Dans ce type de guerre, il arrive que les actions militaires soient avant tout des gestes politiques. En l’occurrence, la position des Houthis me semble politique. Les attaques contre des navires commerciaux et militaires en mer Rouge, le missile tiré depuis le Yémen visant un destroyer américain… Il s’agit en partie d’envoyer un message à leurs partisans intérieurs. Aux yeux de l’opinion publique, ils soulignent leur rôle dans l'”axe de résistance” contre l’Occident et Israël. Ils espèrent que l’interruption de la navigation sur la mer Rouge fera pression sur l’Occident pour qu’il fasse taire Israël. Ils peuvent également avoir un œil sur les négociations concernant la guerre qui se déroule au Yémen depuis 2015, en montrant leurs capacités militaires continues pour faire pression sur leurs rivaux afin qu’ils offrent de meilleures conditions.

Le Hezbollah a clairement déclaré son soutien au Hamas, mais depuis lors, il a constamment calibré ses paroles et ses actions. Ne surestimez-vous pas la volonté de certaines milices ou groupes politiques de partir en guerre ?

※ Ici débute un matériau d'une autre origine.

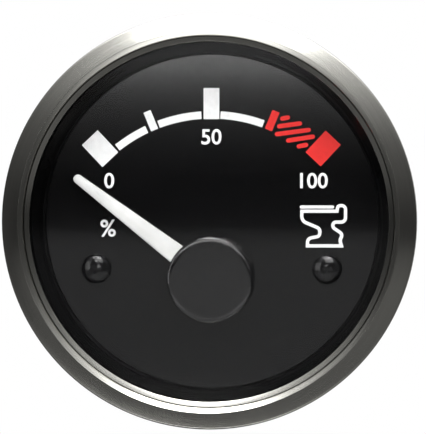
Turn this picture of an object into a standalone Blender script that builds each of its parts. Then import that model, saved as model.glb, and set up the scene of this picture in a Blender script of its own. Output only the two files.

L’Iran et ses alliés sont prudents lorsqu’il s’agit de s’engager dans un conflit direct avec les Etats-Unis ou Israël. Le Hezbollah est peut-être puissant, mais il pourrait en sortir très affaibli, et il le sait. Sans compter qu’il risquerait de s’aliéner une grande partie de l’opinion publique libanaise en entraînant le Liban dans une guerre qu’il n’a pas demandée et qui serait sans doute bien pire que celle de 2006 – où de grandes parties du Liban ont été prises pour cible par Israël. Cela dit, il n’est pas exclu qu’Israël lance une attaque plus sérieuse contre le Hezbollah, profitant de l’occasion pour éliminer la menace du nord alors qu’il est encore mobilisé et plus ou moins uni. Mais il s’agirait d’une stratégie risquée, car la milice chiite soutenue par l’Iran lancerait alors sans aucun doute une riposte musclée, entraînant Israël dans un conflit encore plus long.